Die aus der Abweichung resultierende Wertminderung kann mithilfe der grafischen Darstellung in Abb. 1 abgeschätzt werden, indem die Prozentangaben für das Gewicht des optischen Erscheinungsbildes (horizontal) und den Grad der optischen Beeinträchtigung / Störwirkung (vertikal) multipliziert werden (siehe die Fallbeispiele 2 und 3)
Der Grad der optischen Beeinträchtigung (Störwirkung) ist bei gebrauchsüblichen Bedingungen aus einer betrachtungsüblichen Entfernung zu bestimmen.
Bezugsgröße für die Abschätzung des Minderwerts sind die Herstellungskosten der betroffenen Fassade. Die Herstellungskosten entsprechen nach § 638 (3) BGB dem Wert im mangelfreien Zustand. Der wirkliche Wert (mit Mangel) ergibt sich nach Abzug des zu ermittelnden Minderwerts.
Abweichend vom klassischen Zielbaumverfahren nach Aurnhammer sollten nach Auffassung der Autoren bei der Ermittlung eines Minderwerts infolge eines rein optischen Mangels als Bezugswert 100% der Herstellungskosten zugrunde gelegt werden. Eine Aufteilung des Bezugswerts in Gebrauchs- und Geltungswert sowie die darüberhinausgehende Untergliederung dieser beiden Anteile in mehrere Einzelkriterien erscheint nicht sinnvoll. Dies wird anhand des folgenden Beispiels erläutert:
Fall A: Eine hochwertige Verblendfassade mit einem »sehr wichtigen« optischen Erscheinungsbild weist Beeinträchtigungen auf, deren Störwirkung als »kaum erkennbar«, im Grenzbereich zu »sichtbar«, bewertet wird. Die Einordnung erfolgt in den gelben Bereich der grafischen Darstellung in Abb. 1, an der Grenze zum roten Bereich. Die Parteien verständigen sich auf eine Minderung. Diese ergibt sich nach Abb. 1 zu maximal 15% der Herstellungskosten.

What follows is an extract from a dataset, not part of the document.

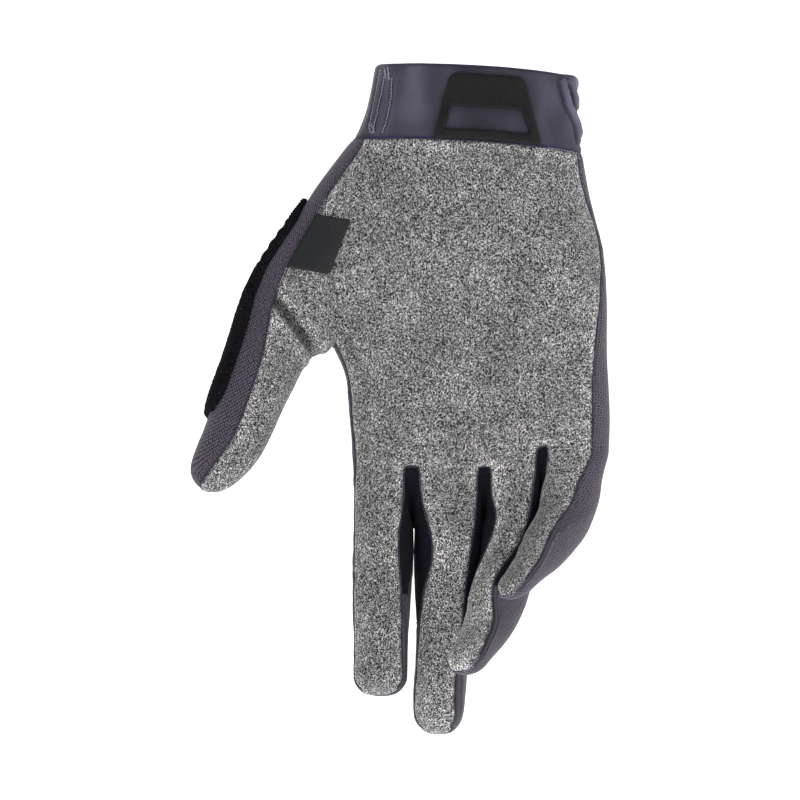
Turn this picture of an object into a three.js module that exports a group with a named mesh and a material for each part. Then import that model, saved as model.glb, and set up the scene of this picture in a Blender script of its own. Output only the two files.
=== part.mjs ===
// Full-finger cycling glove for the right hand, palm to the front (-Y), fingers down (-Z).
// Millimetres. The origin is the middle of the cuff mouth; +X is the little-finger side.
import * as THREE from 'three';

// Cuff
const CUFF_HEIGHT = 25.5;
const CUFF_MOUTH_WIDTH = 69;
const CUFF_MOUTH_DEPTH = 38;
const CUFF_WALL = 2;
const CUFF_RISE = 1.7;
const CUFF_DROP = 4.3;
const WRIST_SEAM_DIP = 1.2;
const CUFF_SHIFT = -1.5;

// Hand
const PALM_HEIGHT = 111.5;
const PALM_WIDTH = 88.5;
const PALM_DEPTH = 36;
const CROTCH_WEB = 12.5;
const FINGER_LENGTH = 88.2;
const PINKY_CROTCH_RISE = 7.5;
const PALM_CUP = 8;

// Thumb
const THUMB_REACH = 45;
const THUMB_DROP = 104;
const THUMB_WIDTH = 24.5;
const THUMB_DEPTH = 23;
const THUMB_FORWARD = 26;
const THUMB_ROOT_FROM_MIDDLE = 50.5;
const THUMB_TIP_BULGE = 3;

// Cloth walls and seams
const SUEDE_WALL = 1.2;
const MESH_WALL = 1.3;
const GUSSET_WALL = 1.0;
const SEAM_GAP = 0.3;
const GUSSET_SEAM_GAP = 1;
const LAYER_GAP = 0.4;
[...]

Ermittelt man den Minderwert auf der Basis des Aurnhammer-Verfahrens unter Ansatz eines Geltungswerts von 50%, so ergibt sich dieser zu 15% aus 50% der Herstellungskosten, d.h. 15 x 0,5 = 7,5% der Herstellungskosten. Bei zusätzlicher Aufsplittung des Geltungswerts in Einzelkriterien würde sich der Minderwert weiter reduzieren.